UNITED STATES DISTRICT COURT MIDDLE DISTRICT OF LOUISIANA
Feb 13, 2019
CIVIL ACTION NO.: 17-00568-BAJ-RLB (M.D. La. Feb. 13, 2019)

Opinion

CIVIL ACTION NO.: 17-00568-BAJ-RLB

02-13-2019

GORDON C. BARBAY v. UNION PACIFIC RAILRAOD COMPANY


RULING AND ORDER

Before the Court is the Motion for Partial Summary Judgment (Doc. 17), filed by Defendant Union Pacific Railroad Company. Plaintiff filed a response (Doc. 23). For the reasons stated herein, the Motion for Partial Summary Judgment (Doc. 17) is DENIED.

I. BACKGROUND

On March 23, 2017 Plaintiff was working as a brakeman at Defendant's railroad yard in Parish of Point Coupee, Louisiana. (Doc. 23 at p. 2) Plaintiff was involved in performing a "trim job," which refers to the process of assembling an outbound train by switching various railcars onto the appropriate track and into the correct order for transit. (Id.) Part of completing the trim job required Plaintiff to leave two railcars on the track to act as "bumper cars." (Id.) These railcars were to prevent other railcars that might be switched onto the track from interfering with the ongoing trim job. (Id.)

In order to secure the bumper cars, Plaintiff had to tie the handbrakes on each car by using a brake stick. (Id. at 3) Brake sticks are aluminum sticks equipped with telescoping and locking mechanisms. (Id.) Defendant's employees are required to use break sticks to tie, set, and release handbrakes. (Id.) Plaintiff successfully tied the handbrake on the first of the two bumper cars. In the process of tightening the handbrake on the second bumper car, Plaintiff placed a brake stick into the spokes of the brake wheel of the handbrake and pulled it down at a slight angle to tighten it. (Doc. 23 at p. 3) At this point the break stick snapped and Plaintiff lost his balance. (Id.) Plaintiff claims that as a result, he suffered serious injury to his right arm, shoulder, and elbow. (Id.)

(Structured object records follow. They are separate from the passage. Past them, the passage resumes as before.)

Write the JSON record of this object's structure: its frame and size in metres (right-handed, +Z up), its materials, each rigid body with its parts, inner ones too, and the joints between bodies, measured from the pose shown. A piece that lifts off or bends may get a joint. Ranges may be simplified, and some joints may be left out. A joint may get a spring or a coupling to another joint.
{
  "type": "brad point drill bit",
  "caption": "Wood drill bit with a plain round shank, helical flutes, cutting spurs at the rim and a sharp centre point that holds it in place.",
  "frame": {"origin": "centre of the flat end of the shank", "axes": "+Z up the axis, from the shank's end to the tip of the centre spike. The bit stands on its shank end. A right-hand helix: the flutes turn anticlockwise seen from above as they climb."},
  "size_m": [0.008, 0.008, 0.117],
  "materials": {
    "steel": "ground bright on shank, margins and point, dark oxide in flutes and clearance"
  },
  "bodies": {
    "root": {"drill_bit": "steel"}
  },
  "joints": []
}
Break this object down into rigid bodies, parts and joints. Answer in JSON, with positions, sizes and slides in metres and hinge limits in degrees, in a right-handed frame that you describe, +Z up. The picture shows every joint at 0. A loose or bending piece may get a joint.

Plaintiff claims that the handbrake was defective and caused his injury. Plaintiff brings suit pursuant to the Federal Employers Liability Act ("FELA") and the Federal Safety Appliance Act ("FSAA"). (Doc. 1 at pp. 4-5) Defendant moves to dismiss Plaintiff's claims based on alleged violations of the FSAA. Defendant claims (1) that the railcar on which the accident occurred was the not "in use" at the time of the accident, which precludes application of the FSAA and (2) that Plaintiff has not proven that the handbrake itself was defective, and it therefore could not have caused his injury.

II. LEGAL STANDARD

Pursuant to Rule 56, "[t]he [C]ourt shall grant summary judgment if the movant shows that there is no genuine dispute as to any material fact and the movant is entitled to judgment as a matter of law." Fed. R. Civ. P. 56(a). In determining whether the movant is entitled to summary judgment, the Court views the facts in the light most favorable to the non-movant and draws all reasonable inferences in the non-movant's favor. Coleman v. Houston Independent School Dist, 113 F.3d 528, 533 (5th Cir. 1997).

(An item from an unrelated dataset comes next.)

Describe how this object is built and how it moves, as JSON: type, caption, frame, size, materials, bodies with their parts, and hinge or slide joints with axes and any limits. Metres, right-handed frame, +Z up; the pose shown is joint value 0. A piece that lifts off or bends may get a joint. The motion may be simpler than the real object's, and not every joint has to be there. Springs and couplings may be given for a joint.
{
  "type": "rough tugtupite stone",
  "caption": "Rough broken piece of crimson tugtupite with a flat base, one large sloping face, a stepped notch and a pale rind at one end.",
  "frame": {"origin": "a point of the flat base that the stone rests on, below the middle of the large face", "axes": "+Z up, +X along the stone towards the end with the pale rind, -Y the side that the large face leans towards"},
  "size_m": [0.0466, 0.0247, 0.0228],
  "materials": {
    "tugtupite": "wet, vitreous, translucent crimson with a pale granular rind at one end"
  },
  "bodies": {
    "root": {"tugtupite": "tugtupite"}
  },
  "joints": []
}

After a proper motion for summary judgment is made, the non-movant must set forth specific facts showing there is a genuine issue for trial. Anderson v. Liberty Lobby, Inc., 477 U.S. 242, 250 (1986). At this stage, the Court does not evaluate the credibility of witnesses, weigh the evidence, or resolve factual disputes. Int'l Shortstop, Inc. v. Rally's, Inc., 939 F.2d 1257, 1263 (5th Cir. 1991), cert. denied, 502 U.S. 1059 (1992). However, if the evidence in the record is such that a reasonable jury, drawing all inferences in favor of the non-moving party, could arrive at a verdict in that party's favor, the motion for summary judgment must be denied. Int'l Shortstop, Inc., 939 F.2d at 1263.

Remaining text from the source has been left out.